- **AIM OF THE TASK**
Please write out the material that follows, exactly as it stands.

- **DATA SECTION**
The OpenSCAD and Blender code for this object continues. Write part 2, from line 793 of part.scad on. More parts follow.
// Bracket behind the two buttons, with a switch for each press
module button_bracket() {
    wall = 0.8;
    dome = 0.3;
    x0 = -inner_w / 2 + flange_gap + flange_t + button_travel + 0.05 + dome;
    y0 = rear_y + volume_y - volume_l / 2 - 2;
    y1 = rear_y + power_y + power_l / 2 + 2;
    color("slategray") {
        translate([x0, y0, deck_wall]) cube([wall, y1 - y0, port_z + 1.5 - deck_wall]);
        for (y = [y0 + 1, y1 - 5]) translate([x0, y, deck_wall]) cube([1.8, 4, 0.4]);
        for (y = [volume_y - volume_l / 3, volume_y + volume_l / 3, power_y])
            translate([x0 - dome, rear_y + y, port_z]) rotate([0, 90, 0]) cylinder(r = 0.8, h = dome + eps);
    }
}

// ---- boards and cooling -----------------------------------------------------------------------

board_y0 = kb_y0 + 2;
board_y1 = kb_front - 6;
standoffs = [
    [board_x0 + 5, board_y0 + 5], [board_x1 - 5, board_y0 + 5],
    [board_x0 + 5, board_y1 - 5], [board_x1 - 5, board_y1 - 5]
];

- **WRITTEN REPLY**
The OpenSCAD and Blender code for this object continues. Write part 2, from line 793 of part.scad on. More parts follow.
// Bracket behind the two buttons, with a switch for each press
module button_bracket() {
    wall = 0.8;
    dome = 0.3;
    x0 = -inner_w / 2 + flange_gap + flange_t + button_travel + 0.05 + dome;
    y0 = rear_y + volume_y - volume_l / 2 - 2;
    y1 = rear_y + power_y + power_l / 2 + 2;
    color("slategray") {
        translate([x0, y0, deck_wall]) cube([wall, y1 - y0, port_z + 1.5 - deck_wall]);
        for (y = [y0 + 1, y1 - 5]) translate([x0, y, deck_wall]) cube([1.8, 4, 0.4]);
        for (y = [volume_y - volume_l / 3, volume_y + volume_l / 3, power_y])
            translate([x0 - dome, rear_y + y, port_z]) rotate([0, 90, 0]) cylinder(r = 0.8, h = dome + eps);
    }
}

// ---- boards and cooling -----------------------------------------------------------------------

board_y0 = kb_y0 + 2;
board_y1 = kb_front - 6;
standoffs = [
    [board_x0 + 5, board_y0 + 5], [board_x1 - 5, board_y0 + 5],
    [board_x0 + 5, board_y1 - 5], [board_x1 - 5, board_y1 - 5]
];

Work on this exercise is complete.